Cynthia Kaplan, MBA Class of 1992, Founder of Lucky Dog, and Hult Alumnus of the Year

Lucky Dog was set up through a series of fortunate circumstances. I truly believe in networking – not just for the sake of getting something out of it for yourself. It’s also about offering something to somebody, meeting people, and making connections. You never know where these connections may take you. I met both my current business partner and chef through networking and would not be where I am today without having networked. We’re living in an age where everything is interlinked. I would say alums should really pursue their dreams and take advantage of their alumni network.

My time at Hult exposed me to different global perspectives.  It was the whole multicultural experience that I really enjoyed and benefited from and still do. My advice to alums after their time at Hult would be to follow your dreams and your passion. Work in an industry where you know you’re going to gain experience. If you want to become an entrepreneur, save more money than you think you will need because it’s always going to be more expensive than you anticipated.

Bryan Delaney, MBA Class of 1993, Owner of some of New York’s exciting beer bars: Blind Tiger, The Gate, Birdsall House, and Gleason’s Peekskill

One of the real positives of the bar and restaurant business is that it gives you a chance to bring joy and a sense of community to your customers. However, a common mistake often made about this industry is that it is all fun. We feel that our love of cooking tuna casserole should easily translate into a successful restaurant that will run as smoothly as our comfy home kitchen. This is one of the reasons the failure rate in the industry is so high. It’s a lot of work just like any other business, and requires skills, expertise, and passion.

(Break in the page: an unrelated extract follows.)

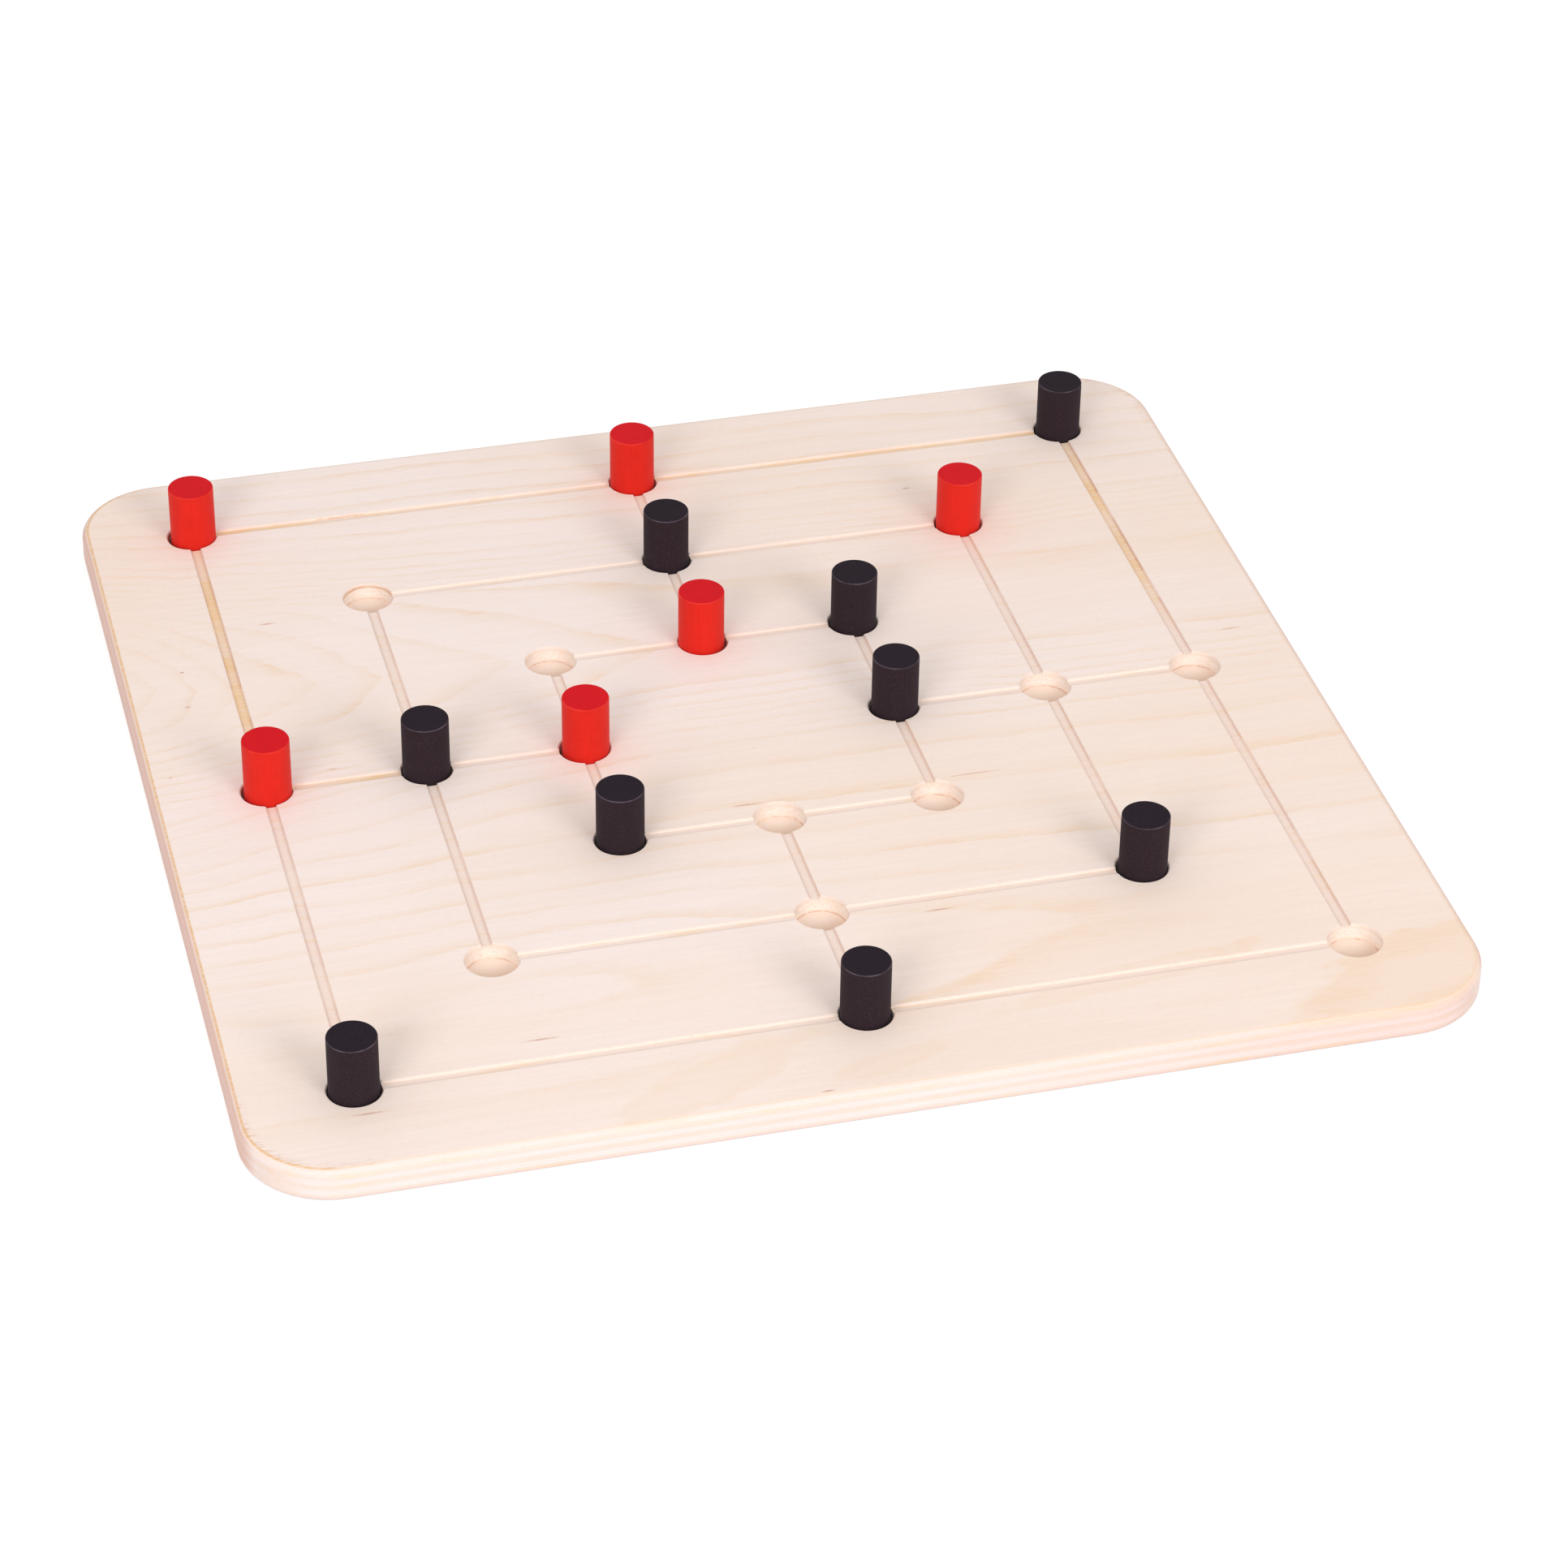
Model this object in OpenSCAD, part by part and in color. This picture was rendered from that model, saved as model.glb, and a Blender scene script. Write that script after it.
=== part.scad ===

The secret to my success has been to create a local connection that attracts repeat customer and has staying power – becoming a ‘fixture’ in the neighborhood that is above trends and fads. Most important, however, is the attention given to the hiring and training of excellent staff. They can make or break your place despite how good your food is or how nice your place looks. I continually train staff and build loyalty. Hult provided me with skills that enabled me to turn a vision into a real career that I am still enjoying today.

Roz Edison, MBA Class of 1998, Owner of Marination food trucks and stations

Marination Station and Marination Ma Kai were the result of extraordinary luck. Once the truck operation was up and running we knew that it would be desirable to have a place with a few seats, that would operate longer than three hours per day, and that might even out some of the seasonability of the truck business. We heard about a retail space in a neighborhood we wanted to be in, via a friend. We would not have stood a chance with the building owner if we hadn’t been lucky enough to have a colleague in common.

The highs and lows of my entrepreneurial journey have come from customers. The highs are all the customers who write us nice notes, send us pictures of their kids eating tacos, and tell us how they miss us when they move or travel. All of those interactions have been so fun and flattering. The lows come when customers remind us that we have not delivered the perfect product or service that we want to. We deal with the lows with humility, internal reviews of our processes/ products, and usually a couple of gift cards.

Hult taught me business fundamentals and more importantly exposed me to the myriad of business considerations involved. It has taught me to ask questions and use the answers to ask more questions or make a decision.